Yes, I accept that there were issues. In fact, when we looked at the decisions taken at the time of the spending review, I reviewed the matter, after discussing it with the Under-Secretary of State for Work and Pensions, my hon. Friend the Member for Basingstoke (Maria Miller), who is the Minister responsible for these matters. We visited lots of care homes—my hon. Friend went out to see people and talk to them—and we realised that there was a lot of chaos out there about what should be given to people in care homes, what care homes themselves provide, and what local authorities believe it is their statutory responsibility to provide. Some of them say that they do not have any such responsibility to provide mobility services, but others say that they do, and provide access to such services.
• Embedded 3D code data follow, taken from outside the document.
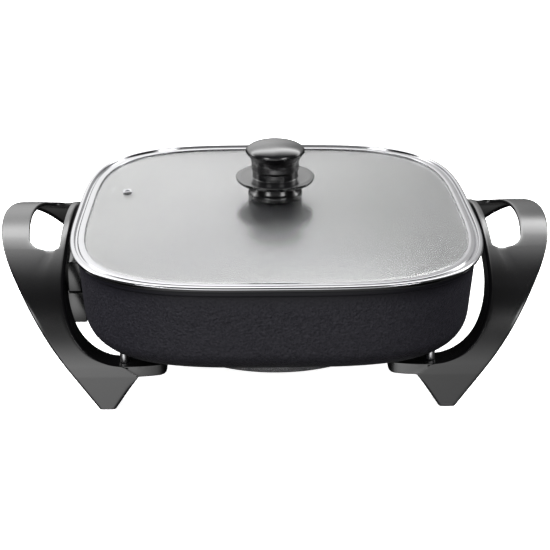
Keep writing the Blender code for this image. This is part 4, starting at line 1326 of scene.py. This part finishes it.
@dataclass
class Handle:
    """Arched moulding: a channel bent over the pan's end, with two arms and two feet.

    Its rings run up the front leg to the crown and down the back leg. Their heights are given
    for the foot, above the arm, up the arch by angle and over the finger hole by place.
    """

    side: Side
    half_depth: float = 0.1120
    rise: float = 0.0965
    spring: float = 0.0300
    lid_clearance: float = 0.0035
    grip_width: float = 0.0570
    toe_in: float = 0.0225
    foot_width: float = 0.0133
    foot_notch: float = 0.0192
    arm_reach: float = 0.0551
    arm_thickness: float = 0.0092
    bend_reach: float = 0.0465
    bend_rise: float = 0.0600
    rim_depth: float = 0.0195
    outer_rim: float = 0.0055
    skin: float = 0.0040
    wall: float = 0.0032
    sole: float = 0.0040
    hole_inner_rail: float = 0.0065
    hole_outer_rail: float = 0.0227
    hole_bow: float = 0.0030
    hole_half_length: float = 0.0534
    hole_outer_corner: float = 0.0150
    hole_inner_corner: float = 0.0040
    rounding: float = 0.0017
    arm_rounding: float = 0.0003
    arm_near: float = 0.0060
    arm_far: float = 0.0140
    outer_rim_length: float = 0.0260
    sole_fade: float = 0.0024
    hole_fade: float = 0.0300
    shoulder: float = 2.2
    rail_step: float = 0.0012
    rail_drop: float = 0.35
    wall_tip: float = 0.0008
    arm_edge: float = 0.0008
    taper_length: float = 0.0400
    taper_depth: float = 0.0068
    bow: float = 0.0024
    bow_start: float = 0.68
    bow_end: float = 0.95
    level_rise: float = 0.0040
    radial_rise: float = 0.0450
    sole_gap: float = 0.0002
    inset_share: float = 0.3
    tip_share: float = 0.4
    least_rim: float = 0.0001
    hole_inner_share: float = 0.40
    hole_outer_share: float = 0.62
    wall_rings: Pair = (0.66, 0.33)
    foot_rings: tuple[float, ...] = (
        0.0, 0.0007, 0.0024, 0.0040, 0.0050, 0.0064, 0.0105, 0.0160, 0.0220, 0.0268
    )
    bend_rings: tuple[float, ...] = (0.0006, 0.0016, 0.0034, 0.0062, 0.0102, 0.0158, 0.0230, 0.0318)
    arch_degrees: tuple[float, ...] = (32, 37, 42, 47, 51, 55, 58.5)
    hole_rings: tuple[float, ...] = (
        0.0534, 0.0528, 0.0516, 0.0494, 0.0459, 0.0420, 0.0384, 0.0300, 0.0200, 0.0100, 0.0
    )
    hole_column_above: int = 3
    hole_column_below: int = 17
    arm_columns: int = 4
    arm_root: float = 0.0012
    arm_shares: tuple[float, ...] = (1.0, 0.72, 0.50, 0.32, 0.16)
    arm_tip_degrees: tuple[float, ...] = (0, 30, 55, 78)
    inner_top: float = field(init=False)
    outer_top: float = field(init=False)
    outer_foot: float = field(init=False)
    foot_inner: float = field(init=False)
    arm_top: float = field(init=False)
    arm_bottom: float = field(init=False)
    crown: float = field(init=False)

    def __post_init__(self) -> None:
        """Work out where the moulding meets the lid, the posts and the table."""
        lid_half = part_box("lid_rim")[1].x
        self.inner_top = lid_half + self.lid_clearance
        self.outer_top = self.inner_top + self.grip_width
        self.outer_foot = lid_half - self.toe_in
        self.foot_inner = self.outer_foot - self.foot_width
        self.arm_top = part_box("post_left_front")[0].z - FIT_GAP
        self.arm_bottom = self.arm_top - self.arm_thickness
        self.crown = self.spring + self.rise

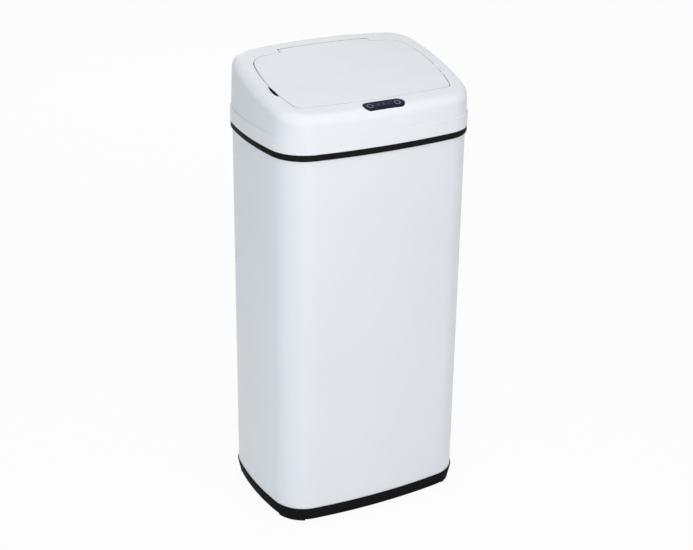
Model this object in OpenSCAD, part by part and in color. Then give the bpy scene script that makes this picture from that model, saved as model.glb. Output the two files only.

We have therefore changed the provisions in the Bill, as the hon. Member for Huddersfield (Mr Sheerman) has probably noticed. That will be incorporated in the review of disability living allowance. Our objective is to get rid of the overlaps, genuinely to find out what can be provided at local level, and to figure out what the amount should be to support someone in a care home, bearing in mind that mobility needs in a care home are likely to be variable, and different from the needs of someone living in the community completely independently. Adjustments will be necessary, but my hon. Friend and I give the hon. Gentleman and the House an undertaking that we are going to try to figure out what the right answer is. We will work out a set of figures, and how they can be applied. That is the purpose of the review; I guarantee that.